(Scripts that build objects)
■ ■ ■ ■
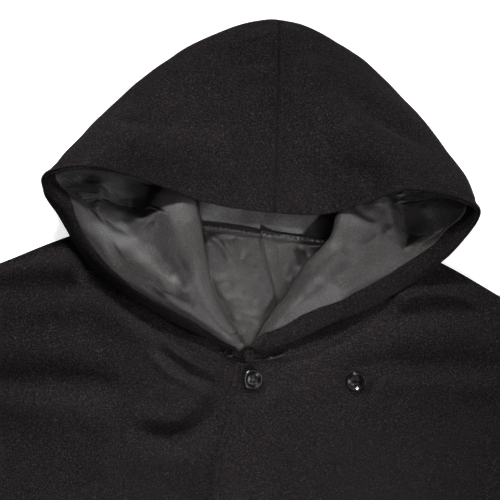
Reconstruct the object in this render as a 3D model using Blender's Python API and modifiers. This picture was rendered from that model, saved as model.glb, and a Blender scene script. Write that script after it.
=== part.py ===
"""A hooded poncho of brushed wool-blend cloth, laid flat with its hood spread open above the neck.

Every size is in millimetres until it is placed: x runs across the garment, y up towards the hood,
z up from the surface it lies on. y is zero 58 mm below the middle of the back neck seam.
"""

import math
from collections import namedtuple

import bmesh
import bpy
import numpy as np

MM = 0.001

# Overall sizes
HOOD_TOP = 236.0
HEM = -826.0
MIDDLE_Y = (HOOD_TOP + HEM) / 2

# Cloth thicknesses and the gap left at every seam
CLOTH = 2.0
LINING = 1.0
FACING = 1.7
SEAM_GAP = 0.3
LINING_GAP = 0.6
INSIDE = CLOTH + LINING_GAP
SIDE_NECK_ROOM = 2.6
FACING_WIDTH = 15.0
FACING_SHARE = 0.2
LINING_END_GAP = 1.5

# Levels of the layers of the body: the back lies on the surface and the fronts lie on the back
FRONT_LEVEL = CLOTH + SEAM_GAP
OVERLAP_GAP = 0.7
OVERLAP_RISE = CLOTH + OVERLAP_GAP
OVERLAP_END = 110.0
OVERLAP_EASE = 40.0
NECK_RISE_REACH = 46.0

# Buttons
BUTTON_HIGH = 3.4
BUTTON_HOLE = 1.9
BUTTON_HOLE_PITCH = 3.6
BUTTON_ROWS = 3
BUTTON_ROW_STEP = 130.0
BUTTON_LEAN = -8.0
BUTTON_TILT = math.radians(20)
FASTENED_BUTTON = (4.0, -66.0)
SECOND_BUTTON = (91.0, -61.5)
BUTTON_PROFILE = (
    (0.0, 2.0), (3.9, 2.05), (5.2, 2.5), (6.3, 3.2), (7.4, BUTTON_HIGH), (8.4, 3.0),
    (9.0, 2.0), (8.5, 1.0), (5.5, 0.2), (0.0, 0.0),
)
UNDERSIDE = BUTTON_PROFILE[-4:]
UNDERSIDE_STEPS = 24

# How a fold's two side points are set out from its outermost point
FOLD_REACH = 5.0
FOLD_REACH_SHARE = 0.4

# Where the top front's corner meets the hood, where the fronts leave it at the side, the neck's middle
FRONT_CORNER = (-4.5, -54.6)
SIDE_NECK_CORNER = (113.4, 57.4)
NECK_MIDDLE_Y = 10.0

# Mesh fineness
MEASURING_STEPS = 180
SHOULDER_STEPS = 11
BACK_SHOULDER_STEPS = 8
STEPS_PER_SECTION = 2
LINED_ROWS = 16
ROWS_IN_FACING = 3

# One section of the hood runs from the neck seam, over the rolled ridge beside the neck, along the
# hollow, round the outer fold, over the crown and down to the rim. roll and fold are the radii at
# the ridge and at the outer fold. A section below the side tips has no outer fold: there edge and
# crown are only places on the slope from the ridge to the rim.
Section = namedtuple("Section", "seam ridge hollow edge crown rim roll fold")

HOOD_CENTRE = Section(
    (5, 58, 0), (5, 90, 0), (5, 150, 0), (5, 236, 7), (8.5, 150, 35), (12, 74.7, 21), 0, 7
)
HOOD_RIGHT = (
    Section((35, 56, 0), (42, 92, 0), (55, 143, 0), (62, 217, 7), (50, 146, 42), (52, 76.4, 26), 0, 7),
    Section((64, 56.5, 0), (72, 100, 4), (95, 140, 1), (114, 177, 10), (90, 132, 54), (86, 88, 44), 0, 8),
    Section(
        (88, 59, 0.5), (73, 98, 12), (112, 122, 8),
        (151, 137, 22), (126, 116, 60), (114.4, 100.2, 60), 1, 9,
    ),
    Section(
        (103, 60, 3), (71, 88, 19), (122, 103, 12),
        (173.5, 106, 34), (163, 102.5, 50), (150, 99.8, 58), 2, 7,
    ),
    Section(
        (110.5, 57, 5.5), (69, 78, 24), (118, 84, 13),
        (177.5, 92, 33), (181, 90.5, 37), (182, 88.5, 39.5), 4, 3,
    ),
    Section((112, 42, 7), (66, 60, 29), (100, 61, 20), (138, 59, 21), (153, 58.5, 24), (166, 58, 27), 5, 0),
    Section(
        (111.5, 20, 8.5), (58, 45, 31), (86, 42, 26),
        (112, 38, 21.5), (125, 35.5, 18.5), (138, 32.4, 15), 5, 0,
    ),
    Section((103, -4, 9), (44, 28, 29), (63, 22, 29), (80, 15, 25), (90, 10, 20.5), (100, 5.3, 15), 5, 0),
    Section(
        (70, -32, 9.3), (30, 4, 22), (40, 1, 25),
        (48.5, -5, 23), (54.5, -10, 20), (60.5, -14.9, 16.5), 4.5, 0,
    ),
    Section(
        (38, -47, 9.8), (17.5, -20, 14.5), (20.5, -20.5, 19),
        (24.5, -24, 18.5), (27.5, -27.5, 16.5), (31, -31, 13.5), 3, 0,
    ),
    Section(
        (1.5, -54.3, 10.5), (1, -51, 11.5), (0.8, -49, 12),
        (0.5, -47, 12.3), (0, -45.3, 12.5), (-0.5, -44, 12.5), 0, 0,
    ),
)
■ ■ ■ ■
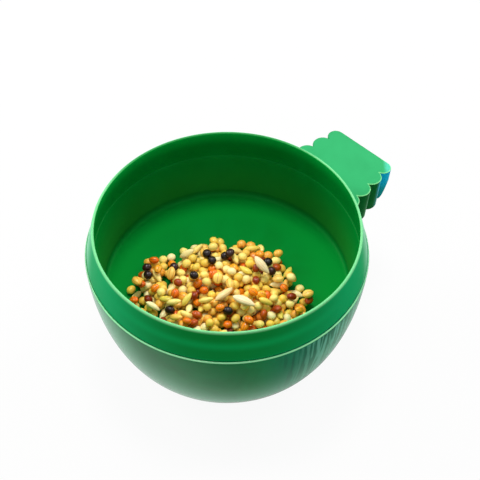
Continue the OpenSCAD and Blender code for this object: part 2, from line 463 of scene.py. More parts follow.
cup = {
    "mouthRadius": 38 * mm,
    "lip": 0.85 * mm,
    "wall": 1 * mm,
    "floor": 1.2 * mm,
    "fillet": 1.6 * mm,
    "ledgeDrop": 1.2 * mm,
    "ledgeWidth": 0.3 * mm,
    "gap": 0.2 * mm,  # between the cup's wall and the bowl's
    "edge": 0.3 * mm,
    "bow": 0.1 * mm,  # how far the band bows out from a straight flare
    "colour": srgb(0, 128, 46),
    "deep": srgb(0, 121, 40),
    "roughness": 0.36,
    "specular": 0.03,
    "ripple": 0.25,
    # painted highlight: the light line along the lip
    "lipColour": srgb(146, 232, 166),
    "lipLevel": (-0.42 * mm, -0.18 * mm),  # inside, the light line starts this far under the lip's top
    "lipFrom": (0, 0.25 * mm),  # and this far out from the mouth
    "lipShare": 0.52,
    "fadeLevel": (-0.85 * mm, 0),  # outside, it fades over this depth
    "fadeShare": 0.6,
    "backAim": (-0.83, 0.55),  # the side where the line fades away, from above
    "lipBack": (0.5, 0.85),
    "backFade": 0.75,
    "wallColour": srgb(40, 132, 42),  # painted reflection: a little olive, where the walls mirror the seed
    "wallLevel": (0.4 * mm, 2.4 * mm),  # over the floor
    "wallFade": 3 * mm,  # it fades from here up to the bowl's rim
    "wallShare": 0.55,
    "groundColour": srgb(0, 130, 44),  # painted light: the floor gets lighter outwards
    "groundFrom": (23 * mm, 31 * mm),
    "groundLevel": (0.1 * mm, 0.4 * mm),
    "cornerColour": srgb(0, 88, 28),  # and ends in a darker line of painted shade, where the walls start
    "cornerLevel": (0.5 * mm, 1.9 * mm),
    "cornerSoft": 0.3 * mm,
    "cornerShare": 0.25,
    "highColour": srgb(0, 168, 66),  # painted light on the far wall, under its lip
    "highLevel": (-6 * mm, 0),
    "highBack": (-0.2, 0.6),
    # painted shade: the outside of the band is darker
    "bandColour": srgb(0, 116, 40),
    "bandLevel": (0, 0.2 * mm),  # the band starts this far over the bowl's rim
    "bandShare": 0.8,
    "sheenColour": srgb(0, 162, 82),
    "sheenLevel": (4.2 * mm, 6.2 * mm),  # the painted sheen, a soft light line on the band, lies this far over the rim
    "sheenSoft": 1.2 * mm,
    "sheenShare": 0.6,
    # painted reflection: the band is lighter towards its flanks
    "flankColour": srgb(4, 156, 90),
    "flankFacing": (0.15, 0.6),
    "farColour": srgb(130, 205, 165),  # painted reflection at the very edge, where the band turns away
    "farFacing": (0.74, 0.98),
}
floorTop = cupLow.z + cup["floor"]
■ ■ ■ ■
> _The task_
Exactly and only the lines from the line that contains "Reconstruct the object" through the line that contains "FOLD_REACH_SHARE = 0.4" are to be repeated as they stand.

> _Result_
Reconstruct the object in this render as a 3D model using Blender's Python API and modifiers. This picture was rendered from that model, saved as model.glb, and a Blender scene script. Write that script after it.
=== part.py ===
"""A hooded poncho of brushed wool-blend cloth, laid flat with its hood spread open above the neck.

Every size is in millimetres until it is placed: x runs across the garment, y up towards the hood,
z up from the surface it lies on. y is zero 58 mm below the middle of the back neck seam.
"""

import math
from collections import namedtuple

import bmesh
import bpy
import numpy as np

MM = 0.001

# Overall sizes
HOOD_TOP = 236.0
HEM = -826.0
MIDDLE_Y = (HOOD_TOP + HEM) / 2

# Cloth thicknesses and the gap left at every seam
CLOTH = 2.0
LINING = 1.0
FACING = 1.7
SEAM_GAP = 0.3
LINING_GAP = 0.6
INSIDE = CLOTH + LINING_GAP
SIDE_NECK_ROOM = 2.6
FACING_WIDTH = 15.0
FACING_SHARE = 0.2
LINING_END_GAP = 1.5

# Levels of the layers of the body: the back lies on the surface and the fronts lie on the back
FRONT_LEVEL = CLOTH + SEAM_GAP
OVERLAP_GAP = 0.7
OVERLAP_RISE = CLOTH + OVERLAP_GAP
OVERLAP_END = 110.0
OVERLAP_EASE = 40.0
NECK_RISE_REACH = 46.0

# Buttons
BUTTON_HIGH = 3.4
BUTTON_HOLE = 1.9
BUTTON_HOLE_PITCH = 3.6
BUTTON_ROWS = 3
BUTTON_ROW_STEP = 130.0
BUTTON_LEAN = -8.0
BUTTON_TILT = math.radians(20)
FASTENED_BUTTON = (4.0, -66.0)
SECOND_BUTTON = (91.0, -61.5)
BUTTON_PROFILE = (
    (0.0, 2.0), (3.9, 2.05), (5.2, 2.5), (6.3, 3.2), (7.4, BUTTON_HIGH), (8.4, 3.0),
    (9.0, 2.0), (8.5, 1.0), (5.5, 0.2), (0.0, 0.0),
)
UNDERSIDE = BUTTON_PROFILE[-4:]
UNDERSIDE_STEPS = 24

# How a fold's two side points are set out from its outermost point
FOLD_REACH = 5.0
FOLD_REACH_SHARE = 0.4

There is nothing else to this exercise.